From Q2 results — Garrett has $1.2bn in debt, $400m in cash on hand. The Series B Preferred Stock (owned by Honeywell) totals $835m but is recorded at present value ($585m as of Q2). Honeywell has the ability to put these shares back to GTX once trailing EBITDA hits $600m (set to happen by end of 2021); so it’s possible they’ll need to draw some funds to get this repaid.
Not reflected on the balance sheet above is the Series A Preferred Stock (publicly traded as $GTXAP). Under certain circumstances, these preferred shares will convert to ~248m common shares… Likely on 4/30/2023. Until then, GTX will have to pay/accrue 11% dividends on this $1.3bn balance ($143m per year).
This makes for a messy and confusing capital structure! But with $600m in EBITDA and $350m in free cash flow, shares look really cheap… Let’s assume that the business remains flat heading into 2023 ($600m EBITDA / $350m FCF), the Series B shares are taken out with debt ($835m) and Series A converts to 248m shares + $180m dividends… That would leave $1.4bn or so in net debt and 318m or so shares outstanding… That gets a 6.3x EV/EBITDA multiple and 6.7x P/FCF with low leverage (2.3x).
That still leaves GTX needing to solve the long-term problem of reducing their dependence on ICE vehicles (much like BorgWarner is pursuing).
Exposure to electric vehicles is nonexistent and the majority of sales actually come from diesel passenger vehicles (a declining portion of the market).
GTX management is positive on the outlook for turbocharger growth / penetration and a continued robust market for non-electric vehicles.
Shares certainly look cheap even when factoring in the cleanup of the preferred shares.
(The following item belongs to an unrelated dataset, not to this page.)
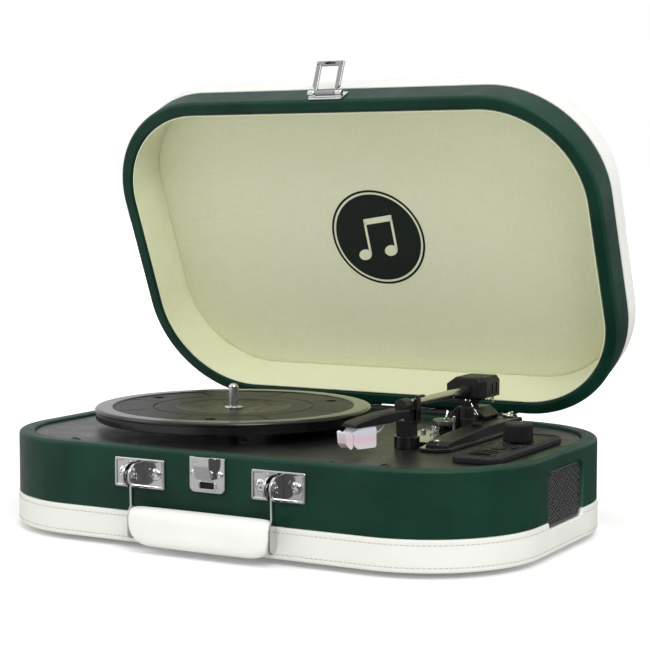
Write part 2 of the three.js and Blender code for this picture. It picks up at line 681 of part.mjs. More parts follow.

How they’ll navigate a changing market will be the next focus to get a re-rating of the stock…
Disclosure: I own shares of $GTX.
This deserves a closer look. With a capital structure that complicated, it's no wonder the market doesn't want to touch it. Lots of work...but the more complicated it is, the more chance there is value inside. Time to take a dive
Looks very inexpensive, thanks for the idea. Capex has been around $130 mil so with an EV of ~US$2 billion, looking at EV/EBIT of 5x roughly speaking.
In Asia, I know that Mitsubishi Heavy has exposure to turbochargers and trades at a much higher multiple.